PBB: Krisis Iklim adalah Krisis Kesehatan
Perubahan iklim berkontribusi terhadap kondisi darurat kesehatan manusia.
REPUBLIKA.CO.ID, JAKARTA -- Bumi telah mencatat suhu rata-rata yang lebih tinggi setiap tahunnya, dengan tahun 2023 menjadi rekor terpanas. Lapisan es mencair dengan kecepatan yang belum pernah terjadi sebelumnya. Kebakaran hutan telah membuat udara menjadi berbahaya di beberapa wilayah, sementara di wilayah lain, banjir secara teratur mengancam untuk mencemari air minum.
Dengan latar belakang ini, semakin banyak orang yang terkena dampak bencana, penyakit yang sensitif terhadap iklim, dan kondisi kesehatan lainnya.
Perubahan iklim memperburuk beberapa ancaman kesehatan yang sudah ada dan menciptakan tantangan kesehatan masyarakat yang baru. Di seluruh dunia, hanya dengan mempertimbangkan beberapa indikator kesehatan, 250.000 kematian tambahan per tahun akan terjadi dalam beberapa dekade ke depan karena perubahan iklim, menurut Organisasi Kesehatan Dunia (WHO).
Tedros Adhanom Ghebreyesus, Direktur Jenderal WHO, mengatakan bahwa perubahan iklim telah berdampak langsung pada kesehatan. Karenanya, dia pun mengapresiasi inisiatif COP28 yang mendedikasikan hari khusus kesehatan untuk menyoroti kemitraan publik-swasta untuk aksi iklim kesehatan dan untuk membuka komitmen keuangan dan politik yang relevan.
"Meskipun krisis iklim adalah krisis kesehatan, baru COP28 kita berdiskusi serius tentang kesehatan masyarakat,” kata Tedros seperti dilansir UN, Kamis (29/2/2024).
Perubahan iklim secara langsung berkontribusi pada keadaan darurat kesehatan kemanusiaan yang disebabkan oleh gelombang panas, kebakaran hutan, banjir, badai tropis dan angin topan. Guncangan iklim tersebut dan guncangan iklim serupa lainnya semakin meningkat dalam skala, frekuensi, dan intensitasnya.
Lebih dari tiga miliar orang telah tinggal di daerah yang sangat rentan terhadap perubahan iklim, menurut badan kesehatan PBB. Antara tahun 2030 dan 2050, perubahan iklim diperkirakan akan menyebabkan puluhan ribu kematian tambahan per tahun akibat kekurangan gizi, malaria, diare, dan stres akibat cuaca panas.

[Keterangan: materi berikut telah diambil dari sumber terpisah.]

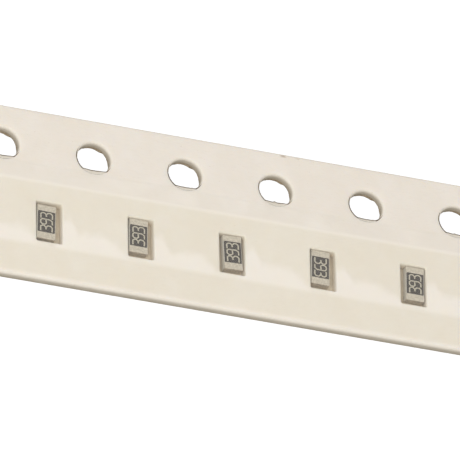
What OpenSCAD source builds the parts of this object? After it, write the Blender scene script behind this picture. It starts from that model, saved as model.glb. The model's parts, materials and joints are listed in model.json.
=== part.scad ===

Dampak-dampak ini terhadap kesehatan dan kehidupan sehari-hari dirasakan di seluruh dunia, dan masyarakat adat sering kali menanggung beban terberat.
Reudji Kaiabi, bagian dari suku Kaiabi yudja yang tinggal di wilayah Aldeia Pequizal, Xingu, Mato Grosso, Brazil, mengatakan bahwa meskipun komunitasnya dikelilingi oleh hutan, perubahan iklim sangat mempengaruhi mereka.
“Kami mengalami banyak gelombang panas, perkebunan kami sekarat, masyarakat menderita. Sungai mulai mengering, ikan-ikan mati, dan hewan-hewan tidak dapat hidup di sini lagi," katanya menggambarkan dengan jelas bagaimana perubahan iklim berdampak pada tanah airnya.
Pada pertemuan di COP28, Tedros juga menyoroti beberapa elemen yang sangat penting dalam membangun tanggapan yang efektif untuk mengatasi tantangan kesehatan dan iklim. Dia menunjukkan bahwa para pemimpin harus memahami betapa pentingnya untuk fokus pada keterkaitan antara dampak kesehatan dan iklim, sehingga kesehatan dapat diarusutamakan ke dalam kebijakan iklim.
“Keterlibatan masyarakat juga sama pentingnya, termasuk masyarakat yang terpinggirkan dan rentan, yang sering kali berada di garis depan dalam menghadapi tantangan iklim. Perspektif mereka dalam upaya mitigasi dan adaptasi harus diikutsertakan,” kata dia.
Tedros juga menggarisbawahi pentingnya kerja sama antar negara, belajar dari contoh-contoh sukses negara lain, dan kemudian menerapkannya dalam konteks lokal.